Supplied material —
##########

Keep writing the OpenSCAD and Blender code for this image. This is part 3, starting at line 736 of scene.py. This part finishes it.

##########

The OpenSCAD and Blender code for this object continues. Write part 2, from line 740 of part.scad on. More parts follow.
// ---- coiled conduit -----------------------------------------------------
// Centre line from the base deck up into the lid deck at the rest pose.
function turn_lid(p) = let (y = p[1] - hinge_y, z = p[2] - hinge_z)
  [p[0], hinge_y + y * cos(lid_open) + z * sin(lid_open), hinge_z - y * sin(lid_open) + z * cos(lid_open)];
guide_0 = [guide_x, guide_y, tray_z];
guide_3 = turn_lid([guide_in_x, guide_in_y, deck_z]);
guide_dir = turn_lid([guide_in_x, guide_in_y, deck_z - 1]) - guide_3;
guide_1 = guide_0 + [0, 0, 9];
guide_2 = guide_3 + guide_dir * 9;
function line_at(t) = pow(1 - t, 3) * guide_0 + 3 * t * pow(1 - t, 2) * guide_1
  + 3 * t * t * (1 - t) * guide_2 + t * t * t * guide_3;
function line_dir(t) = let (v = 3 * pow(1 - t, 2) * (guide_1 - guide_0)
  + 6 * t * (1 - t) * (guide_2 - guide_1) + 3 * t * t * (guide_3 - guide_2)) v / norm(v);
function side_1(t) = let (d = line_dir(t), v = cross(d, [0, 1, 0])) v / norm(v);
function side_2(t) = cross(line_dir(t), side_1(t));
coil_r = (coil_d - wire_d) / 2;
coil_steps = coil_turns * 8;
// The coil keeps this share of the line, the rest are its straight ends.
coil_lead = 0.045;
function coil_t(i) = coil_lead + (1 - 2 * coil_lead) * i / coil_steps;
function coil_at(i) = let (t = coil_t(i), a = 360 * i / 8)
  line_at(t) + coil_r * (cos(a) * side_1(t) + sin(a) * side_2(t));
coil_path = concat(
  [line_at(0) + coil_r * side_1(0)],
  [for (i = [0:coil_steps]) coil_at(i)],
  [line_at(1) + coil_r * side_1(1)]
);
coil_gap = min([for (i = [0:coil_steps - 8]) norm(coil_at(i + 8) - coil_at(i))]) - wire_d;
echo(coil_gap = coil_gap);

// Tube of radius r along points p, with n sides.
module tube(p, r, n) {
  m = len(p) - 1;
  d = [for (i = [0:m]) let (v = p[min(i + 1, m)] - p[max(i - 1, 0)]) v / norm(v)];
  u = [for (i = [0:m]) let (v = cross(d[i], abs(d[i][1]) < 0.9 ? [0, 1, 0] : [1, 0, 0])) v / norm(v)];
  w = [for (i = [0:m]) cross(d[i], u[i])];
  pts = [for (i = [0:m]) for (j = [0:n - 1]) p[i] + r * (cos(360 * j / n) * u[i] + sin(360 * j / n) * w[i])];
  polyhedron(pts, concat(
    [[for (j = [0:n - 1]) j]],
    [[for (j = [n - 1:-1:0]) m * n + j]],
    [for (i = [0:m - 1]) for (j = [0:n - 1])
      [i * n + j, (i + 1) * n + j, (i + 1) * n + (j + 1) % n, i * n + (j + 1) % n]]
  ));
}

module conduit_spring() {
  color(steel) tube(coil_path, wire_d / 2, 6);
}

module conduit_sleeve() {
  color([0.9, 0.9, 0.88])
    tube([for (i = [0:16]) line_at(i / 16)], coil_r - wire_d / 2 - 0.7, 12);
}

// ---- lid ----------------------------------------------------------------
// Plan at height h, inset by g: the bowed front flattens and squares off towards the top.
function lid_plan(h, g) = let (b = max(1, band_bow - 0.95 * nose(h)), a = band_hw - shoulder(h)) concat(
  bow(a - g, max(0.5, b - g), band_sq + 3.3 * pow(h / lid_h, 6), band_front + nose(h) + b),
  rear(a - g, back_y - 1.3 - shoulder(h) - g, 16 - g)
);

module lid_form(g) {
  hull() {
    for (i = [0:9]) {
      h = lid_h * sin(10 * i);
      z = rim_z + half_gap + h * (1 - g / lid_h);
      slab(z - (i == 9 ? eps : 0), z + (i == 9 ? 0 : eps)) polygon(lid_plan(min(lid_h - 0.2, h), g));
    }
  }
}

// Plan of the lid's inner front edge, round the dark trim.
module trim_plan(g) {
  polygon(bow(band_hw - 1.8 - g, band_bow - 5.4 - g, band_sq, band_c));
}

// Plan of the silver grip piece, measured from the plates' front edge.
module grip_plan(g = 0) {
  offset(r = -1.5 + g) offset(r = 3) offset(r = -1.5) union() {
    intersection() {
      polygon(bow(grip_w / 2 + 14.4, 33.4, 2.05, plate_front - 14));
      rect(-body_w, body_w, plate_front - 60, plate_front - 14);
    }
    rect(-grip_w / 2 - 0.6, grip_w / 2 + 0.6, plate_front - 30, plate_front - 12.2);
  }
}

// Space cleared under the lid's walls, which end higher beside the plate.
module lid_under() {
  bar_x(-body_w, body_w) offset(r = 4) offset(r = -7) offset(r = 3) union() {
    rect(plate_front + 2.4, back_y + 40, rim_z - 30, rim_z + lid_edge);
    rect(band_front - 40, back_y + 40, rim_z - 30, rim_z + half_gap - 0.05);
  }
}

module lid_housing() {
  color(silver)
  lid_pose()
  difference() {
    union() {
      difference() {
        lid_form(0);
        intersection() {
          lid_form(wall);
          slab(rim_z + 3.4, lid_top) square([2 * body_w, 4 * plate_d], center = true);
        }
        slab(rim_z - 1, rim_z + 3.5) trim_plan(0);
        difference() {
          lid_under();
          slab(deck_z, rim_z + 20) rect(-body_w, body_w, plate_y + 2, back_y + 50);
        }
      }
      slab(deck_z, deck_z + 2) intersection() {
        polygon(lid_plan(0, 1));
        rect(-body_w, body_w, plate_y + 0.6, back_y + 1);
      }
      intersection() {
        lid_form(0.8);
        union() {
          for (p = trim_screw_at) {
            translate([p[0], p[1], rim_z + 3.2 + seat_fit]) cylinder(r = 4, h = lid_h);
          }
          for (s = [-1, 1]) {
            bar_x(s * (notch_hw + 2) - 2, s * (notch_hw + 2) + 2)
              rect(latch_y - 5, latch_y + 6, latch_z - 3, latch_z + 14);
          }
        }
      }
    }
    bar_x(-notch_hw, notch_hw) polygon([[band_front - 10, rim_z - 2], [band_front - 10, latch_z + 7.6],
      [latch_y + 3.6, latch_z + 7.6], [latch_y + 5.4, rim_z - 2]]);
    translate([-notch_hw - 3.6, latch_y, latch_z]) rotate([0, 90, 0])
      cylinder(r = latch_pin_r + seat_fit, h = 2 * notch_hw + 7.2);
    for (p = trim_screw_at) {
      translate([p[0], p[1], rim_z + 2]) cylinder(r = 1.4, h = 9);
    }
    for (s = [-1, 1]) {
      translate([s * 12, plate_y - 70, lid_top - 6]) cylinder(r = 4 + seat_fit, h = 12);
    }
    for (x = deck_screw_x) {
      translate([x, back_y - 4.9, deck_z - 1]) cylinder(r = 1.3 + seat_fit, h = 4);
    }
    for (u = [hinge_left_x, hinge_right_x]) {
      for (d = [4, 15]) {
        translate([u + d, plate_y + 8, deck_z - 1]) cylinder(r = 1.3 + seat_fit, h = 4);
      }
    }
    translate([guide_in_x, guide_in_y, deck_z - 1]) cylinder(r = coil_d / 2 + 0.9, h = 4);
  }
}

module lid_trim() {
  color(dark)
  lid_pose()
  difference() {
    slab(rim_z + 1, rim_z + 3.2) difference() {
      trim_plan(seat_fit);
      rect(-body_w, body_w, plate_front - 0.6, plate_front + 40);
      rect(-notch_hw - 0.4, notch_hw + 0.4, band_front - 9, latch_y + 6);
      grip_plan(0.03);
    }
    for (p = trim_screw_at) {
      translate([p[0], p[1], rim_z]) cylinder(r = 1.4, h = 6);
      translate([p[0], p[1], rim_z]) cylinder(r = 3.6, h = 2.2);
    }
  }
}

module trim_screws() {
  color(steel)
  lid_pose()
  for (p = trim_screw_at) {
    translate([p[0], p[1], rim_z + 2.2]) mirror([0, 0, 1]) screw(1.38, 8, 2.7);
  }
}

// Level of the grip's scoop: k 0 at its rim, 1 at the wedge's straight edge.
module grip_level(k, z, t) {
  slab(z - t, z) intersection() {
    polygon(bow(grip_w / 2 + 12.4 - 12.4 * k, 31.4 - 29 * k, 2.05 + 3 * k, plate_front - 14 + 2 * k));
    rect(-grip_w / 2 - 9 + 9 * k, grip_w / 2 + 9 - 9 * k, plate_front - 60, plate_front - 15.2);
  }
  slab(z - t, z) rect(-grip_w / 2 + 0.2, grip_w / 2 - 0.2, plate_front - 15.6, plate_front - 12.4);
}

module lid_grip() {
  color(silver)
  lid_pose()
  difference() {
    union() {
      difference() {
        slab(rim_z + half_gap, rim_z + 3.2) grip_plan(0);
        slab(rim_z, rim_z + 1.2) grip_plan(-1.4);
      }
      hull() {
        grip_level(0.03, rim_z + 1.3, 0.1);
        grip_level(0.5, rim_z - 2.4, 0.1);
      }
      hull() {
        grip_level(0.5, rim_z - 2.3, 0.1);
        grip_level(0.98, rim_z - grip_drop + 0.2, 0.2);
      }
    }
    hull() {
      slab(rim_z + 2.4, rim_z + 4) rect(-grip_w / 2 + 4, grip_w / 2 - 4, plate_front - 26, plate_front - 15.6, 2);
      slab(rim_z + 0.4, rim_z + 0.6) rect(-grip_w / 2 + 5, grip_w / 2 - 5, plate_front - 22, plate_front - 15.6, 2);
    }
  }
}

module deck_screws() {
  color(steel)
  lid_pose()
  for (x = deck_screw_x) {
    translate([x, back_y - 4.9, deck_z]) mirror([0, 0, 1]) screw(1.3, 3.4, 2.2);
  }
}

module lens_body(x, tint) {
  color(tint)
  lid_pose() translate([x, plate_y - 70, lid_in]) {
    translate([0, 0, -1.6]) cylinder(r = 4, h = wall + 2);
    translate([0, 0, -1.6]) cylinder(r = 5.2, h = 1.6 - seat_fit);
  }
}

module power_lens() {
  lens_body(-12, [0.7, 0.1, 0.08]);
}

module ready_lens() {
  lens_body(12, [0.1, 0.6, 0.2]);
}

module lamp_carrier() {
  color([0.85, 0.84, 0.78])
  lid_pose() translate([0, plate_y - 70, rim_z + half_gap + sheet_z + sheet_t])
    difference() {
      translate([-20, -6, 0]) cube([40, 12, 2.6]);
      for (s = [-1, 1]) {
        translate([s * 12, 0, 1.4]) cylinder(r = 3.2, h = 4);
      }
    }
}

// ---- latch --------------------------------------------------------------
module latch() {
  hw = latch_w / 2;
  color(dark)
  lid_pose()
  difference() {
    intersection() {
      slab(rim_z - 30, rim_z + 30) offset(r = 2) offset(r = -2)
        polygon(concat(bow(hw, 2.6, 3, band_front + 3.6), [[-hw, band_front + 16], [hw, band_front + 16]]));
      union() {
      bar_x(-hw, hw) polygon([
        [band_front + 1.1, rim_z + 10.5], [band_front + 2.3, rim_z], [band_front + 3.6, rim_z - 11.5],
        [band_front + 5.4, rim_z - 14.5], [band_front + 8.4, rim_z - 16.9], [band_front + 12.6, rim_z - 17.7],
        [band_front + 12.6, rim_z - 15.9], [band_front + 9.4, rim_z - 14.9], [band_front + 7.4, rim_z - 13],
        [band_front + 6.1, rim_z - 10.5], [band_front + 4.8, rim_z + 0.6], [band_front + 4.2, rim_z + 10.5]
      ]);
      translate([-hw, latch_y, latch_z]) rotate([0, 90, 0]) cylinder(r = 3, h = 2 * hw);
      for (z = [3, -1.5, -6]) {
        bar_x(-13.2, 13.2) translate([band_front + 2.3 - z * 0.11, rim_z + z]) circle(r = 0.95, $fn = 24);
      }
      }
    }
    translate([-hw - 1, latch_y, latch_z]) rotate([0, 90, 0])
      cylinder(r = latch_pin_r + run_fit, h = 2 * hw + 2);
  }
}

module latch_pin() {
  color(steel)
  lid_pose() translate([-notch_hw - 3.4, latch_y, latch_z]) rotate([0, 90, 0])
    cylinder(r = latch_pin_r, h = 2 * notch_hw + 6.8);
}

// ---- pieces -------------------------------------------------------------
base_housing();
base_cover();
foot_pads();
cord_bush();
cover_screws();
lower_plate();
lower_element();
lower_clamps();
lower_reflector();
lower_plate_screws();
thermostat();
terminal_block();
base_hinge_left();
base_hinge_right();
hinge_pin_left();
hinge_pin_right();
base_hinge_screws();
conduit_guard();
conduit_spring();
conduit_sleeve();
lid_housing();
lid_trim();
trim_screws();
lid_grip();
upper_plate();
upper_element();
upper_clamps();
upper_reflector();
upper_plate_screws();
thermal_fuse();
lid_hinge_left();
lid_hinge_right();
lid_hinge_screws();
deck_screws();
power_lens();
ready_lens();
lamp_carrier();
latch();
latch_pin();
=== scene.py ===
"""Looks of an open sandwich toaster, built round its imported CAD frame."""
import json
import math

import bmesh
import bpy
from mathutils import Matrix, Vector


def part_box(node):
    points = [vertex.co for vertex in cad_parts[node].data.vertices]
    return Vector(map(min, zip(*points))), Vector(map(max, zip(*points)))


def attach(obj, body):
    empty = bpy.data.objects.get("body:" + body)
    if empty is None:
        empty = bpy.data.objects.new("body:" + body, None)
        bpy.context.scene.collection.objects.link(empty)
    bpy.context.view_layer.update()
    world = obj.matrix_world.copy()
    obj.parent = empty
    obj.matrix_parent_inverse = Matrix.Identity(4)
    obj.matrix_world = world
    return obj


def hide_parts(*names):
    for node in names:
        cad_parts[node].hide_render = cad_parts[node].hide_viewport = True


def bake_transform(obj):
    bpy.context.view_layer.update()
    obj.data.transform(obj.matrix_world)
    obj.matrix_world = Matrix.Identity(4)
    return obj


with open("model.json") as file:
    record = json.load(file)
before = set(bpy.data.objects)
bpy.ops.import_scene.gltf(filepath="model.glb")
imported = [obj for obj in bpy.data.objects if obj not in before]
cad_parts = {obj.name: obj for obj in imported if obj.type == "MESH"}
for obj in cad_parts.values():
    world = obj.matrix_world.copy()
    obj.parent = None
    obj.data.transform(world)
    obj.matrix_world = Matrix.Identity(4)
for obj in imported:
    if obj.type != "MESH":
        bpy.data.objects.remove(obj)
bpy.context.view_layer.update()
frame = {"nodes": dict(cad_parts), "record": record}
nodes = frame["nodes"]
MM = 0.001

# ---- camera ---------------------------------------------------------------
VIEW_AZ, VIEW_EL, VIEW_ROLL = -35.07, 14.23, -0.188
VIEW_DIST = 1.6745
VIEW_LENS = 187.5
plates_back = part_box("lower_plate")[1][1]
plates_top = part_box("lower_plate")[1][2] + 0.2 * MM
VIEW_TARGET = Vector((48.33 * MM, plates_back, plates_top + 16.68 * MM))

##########

What this task involves — Above are some lines. Repeat exactly, and only, those from the line that has "conduit_sleeve();" through the line that has "bpy.data.objects.remove(obj)".

Written response —
conduit_sleeve();
lid_housing();
lid_trim();
trim_screws();
lid_grip();
upper_plate();
upper_element();
upper_clamps();
upper_reflector();
upper_plate_screws();
thermal_fuse();
lid_hinge_left();
lid_hinge_right();
lid_hinge_screws();
deck_screws();
power_lens();
ready_lens();
lamp_carrier();
latch();
latch_pin();
=== scene.py ===
"""Looks of an open sandwich toaster, built round its imported CAD frame."""
import json
import math

import bmesh
import bpy
from mathutils import Matrix, Vector


def part_box(node):
    points = [vertex.co for vertex in cad_parts[node].data.vertices]
    return Vector(map(min, zip(*points))), Vector(map(max, zip(*points)))


def attach(obj, body):
    empty = bpy.data.objects.get("body:" + body)
    if empty is None:
        empty = bpy.data.objects.new("body:" + body, None)
        bpy.context.scene.collection.objects.link(empty)
    bpy.context.view_layer.update()
    world = obj.matrix_world.copy()
    obj.parent = empty
    obj.matrix_parent_inverse = Matrix.Identity(4)
    obj.matrix_world = world
    return obj


def hide_parts(*names):
    for node in names:
        cad_parts[node].hide_render = cad_parts[node].hide_viewport = True


def bake_transform(obj):
    bpy.context.view_layer.update()
    obj.data.transform(obj.matrix_world)
    obj.matrix_world = Matrix.Identity(4)
    return obj


with open("model.json") as file:
    record = json.load(file)
before = set(bpy.data.objects)
bpy.ops.import_scene.gltf(filepath="model.glb")
imported = [obj for obj in bpy.data.objects if obj not in before]
cad_parts = {obj.name: obj for obj in imported if obj.type == "MESH"}
for obj in cad_parts.values():
    world = obj.matrix_world.copy()
    obj.parent = None
    obj.data.transform(world)
    obj.matrix_world = Matrix.Identity(4)
for obj in imported:
    if obj.type != "MESH":
        bpy.data.objects.remove(obj)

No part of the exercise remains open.